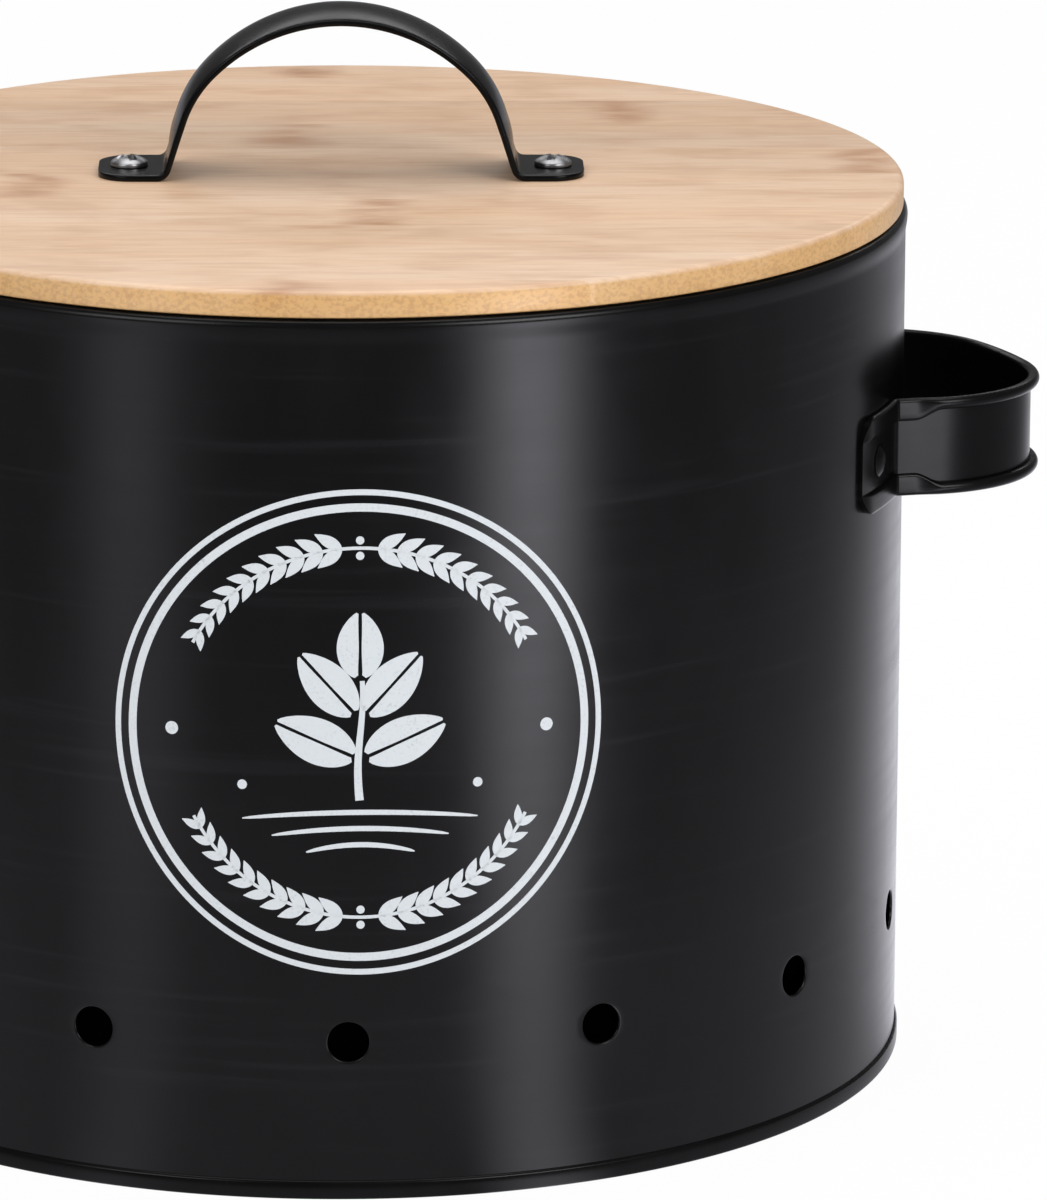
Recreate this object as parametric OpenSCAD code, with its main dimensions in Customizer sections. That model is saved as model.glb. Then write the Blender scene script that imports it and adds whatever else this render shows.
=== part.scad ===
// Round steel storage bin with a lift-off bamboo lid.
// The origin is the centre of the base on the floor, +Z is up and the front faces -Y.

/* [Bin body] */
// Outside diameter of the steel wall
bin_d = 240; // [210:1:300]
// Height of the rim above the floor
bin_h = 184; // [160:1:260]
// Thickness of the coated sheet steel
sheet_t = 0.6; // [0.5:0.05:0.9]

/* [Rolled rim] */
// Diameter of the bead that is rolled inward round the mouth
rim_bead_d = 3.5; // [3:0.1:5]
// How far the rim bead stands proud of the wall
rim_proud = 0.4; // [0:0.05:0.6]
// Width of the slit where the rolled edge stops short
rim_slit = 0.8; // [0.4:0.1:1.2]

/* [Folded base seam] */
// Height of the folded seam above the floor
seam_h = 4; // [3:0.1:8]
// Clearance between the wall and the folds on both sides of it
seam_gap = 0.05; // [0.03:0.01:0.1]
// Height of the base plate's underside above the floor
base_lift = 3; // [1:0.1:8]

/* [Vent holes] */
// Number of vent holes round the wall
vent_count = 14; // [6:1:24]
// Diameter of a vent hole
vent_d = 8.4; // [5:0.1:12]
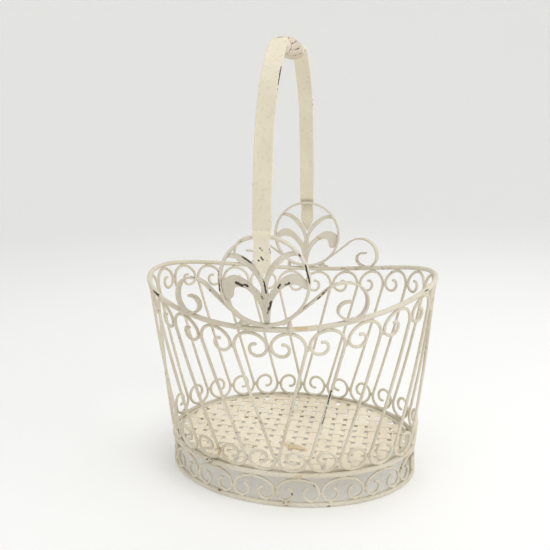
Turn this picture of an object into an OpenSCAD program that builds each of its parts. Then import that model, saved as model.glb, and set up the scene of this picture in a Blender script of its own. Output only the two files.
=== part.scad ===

→ WHAT TO DO:
Quote the records above from their first line through the line containing "front faces -Y.", both ends included.

→ RESULT:
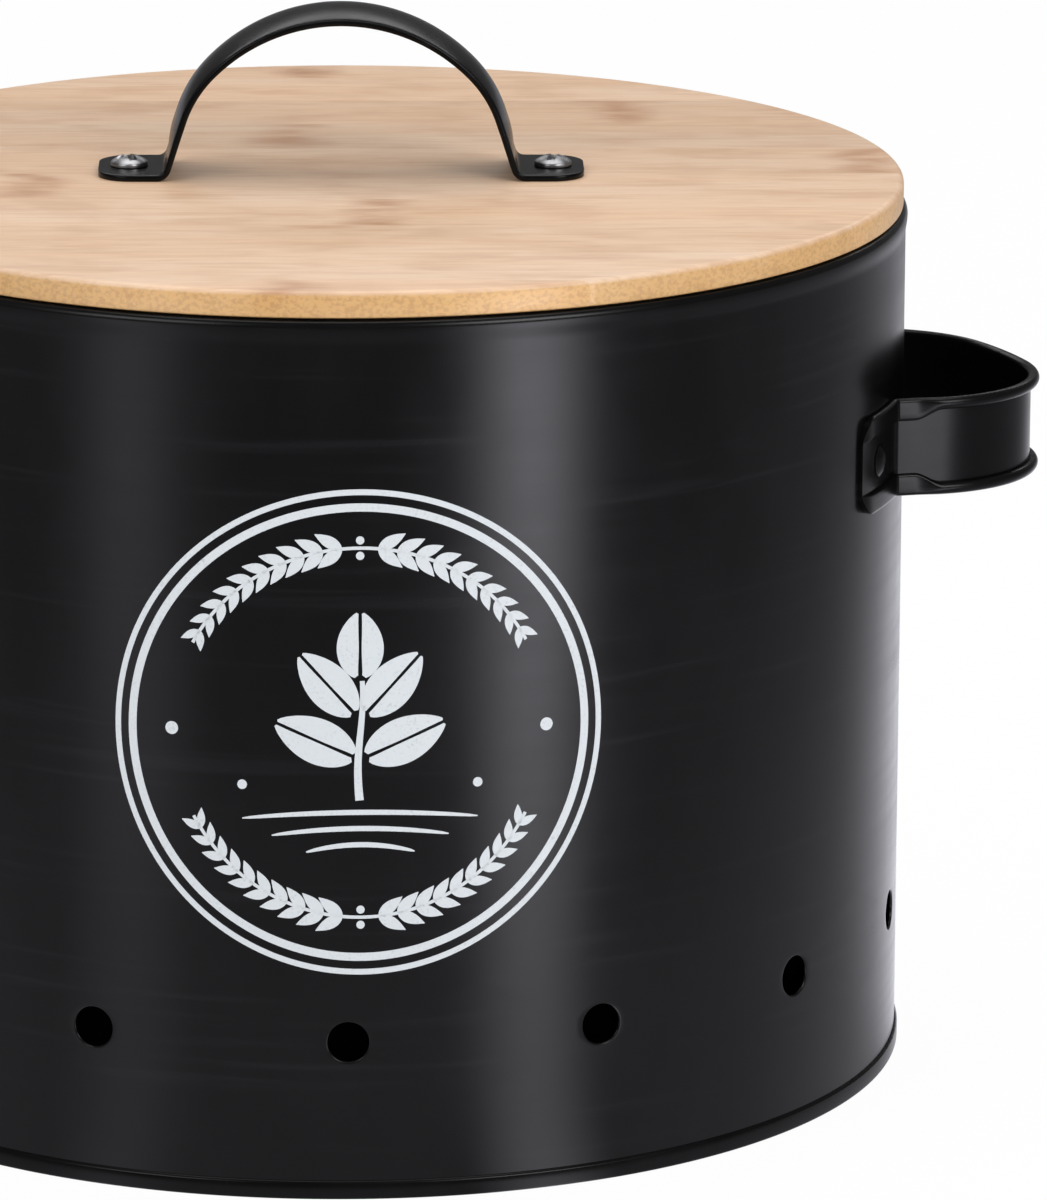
Recreate this object as parametric OpenSCAD code, with its main dimensions in Customizer sections. That model is saved as model.glb. Then write the Blender scene script that imports it and adds whatever else this render shows.
=== part.scad ===
// Round steel storage bin with a lift-off bamboo lid.
// The origin is the centre of the base on the floor, +Z is up and the front faces -Y.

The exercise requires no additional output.